The 1945 Detroit St. Stanislaus yearbook, the "Stan-Em" is now on-line and can be found by clicking this link. A link to the album is on the left hand sidebar of the website.
I have several St. Stanislaus yearbook scans, thanks to Kathy and Tom Wozniak. I have thought alot about St. Stan's recently. When driving to St. Clare of Montefalco last month for the Society's annual Mass and Award Dinner, I east on I-94, east of the Lodge. I seldom travel that particular stretch of 94, and I noticed the very large church building with a very large school building about a mile south of the freeway, near the Chene street exit. I didn't recognize the buildings, and I asked my east side friends about them. No one could tell me anything about them. I didn't know if they were occupied So, a week later, I took the Chene exit and drove up. I was saddened to learn that the buildings were the now vacant, legendary St. Stanislaus church and school.
I certainly knew of St. Stan's, but being east-side "challenged" I did not know it was so close to the Lodge, I-94 and downtown Detroit.
I took some pictures. The surrounding neighborhood is a virtual ghost town. No cars passed while I stopped and I saw no people. I think I drove the wrong way several times down a poorly marked one way street.
Though the high school apparently became a charter Academy for Arts and Sciences, there was no activity. I saw one car parked near a school door and oddly enough a light or two lit in school stairwells.
St. Stanislaus High School, staffed by the Felician Sisters, opened in 1928. By the late 1940s, it was the largest Polish parish high school in Michigan. The construction of I-94 after the war, split the parish and the construction took away some of the St. Stanislaus neighborhood. Enrollment declined. The grade school closed in 1968. The high school survived the mass closings of 1969-71, but only for a little while. St. Stan's high school closed in 1974. The parish closed in 1989. The church building was subsequently sold to another Christian congregation, which lost the building thereafter. The building was recently sold for $45,000. Very sad.
The 1945 yearbook is dominated by World War II, from the title "Reporting From the Home Front", all the way through.
Here is a photo from on of the first pages of the yearbook, which sets the wartime theme:
The class of 1945 had seen several members leave for military service before graduation, some as early as the end of Sophomore year:
Stars for the Bronco and Bronco-ed(yes, that's what they called them) alumni in the Service:
The caption on this picture is very compelling. Light-hearted high school days soon gave way to a life or death struggle in Europe and the Pacific. The present day world has become so small, it is hard to imagine, much less understand how it was for kids to leave their insular church and school neighborhood to fight in places so far away. That they did go does speak well of the values they learned in Detroit and at St. Stan's.

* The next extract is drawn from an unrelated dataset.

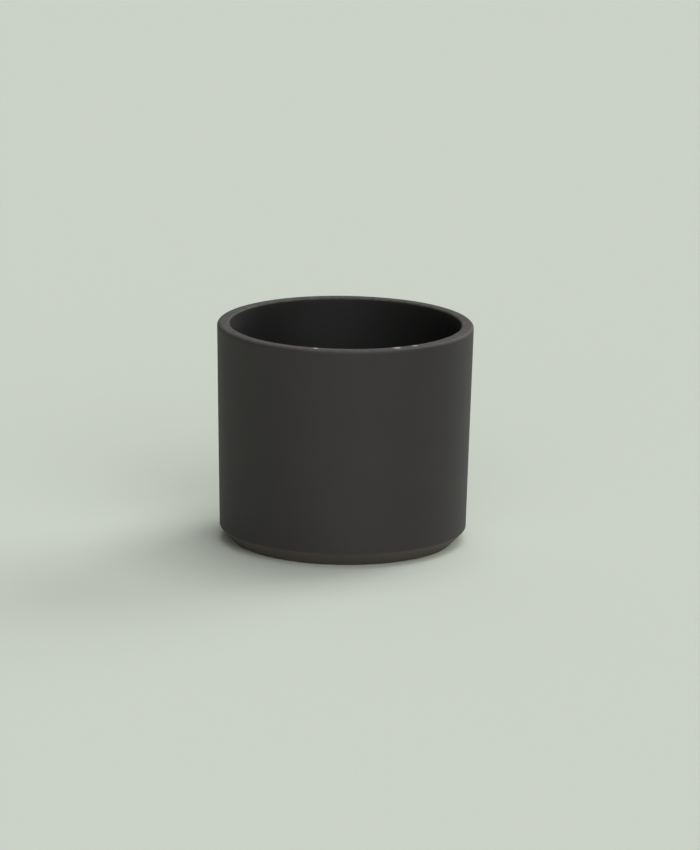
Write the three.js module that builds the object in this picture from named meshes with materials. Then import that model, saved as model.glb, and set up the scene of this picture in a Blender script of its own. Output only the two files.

On a lighter note, the Bronco basketball team went 19-3 that year, taking a District and Regional title along the way. In this action photo, against St. Catherine's, note the fans in the balcony. I often wondered why all the old gyms seemed to have a balcony, which couldn't seat too many. It was because each of these gyms also had a stage and the balcony was used to shine spotlights on-stage.
St. Stan's regular season results 1944-45. So many schools, so many closed.
Great shot of the St. Stan's cheerleaders. Zoot! That's real George.
Students enter the now silent halls of St. Stanislaus high school.
That yearbook, from that school, at that time, coupled with my visit to the abandoned shells in 2014, prompts consideration of a great many issues far beyond the scope of this humble project. For now, let's just say it puts matters such Kim Kardashian's rear end pictures in their proper perspective.
Go, Broncos and Broncoeds, and thanks.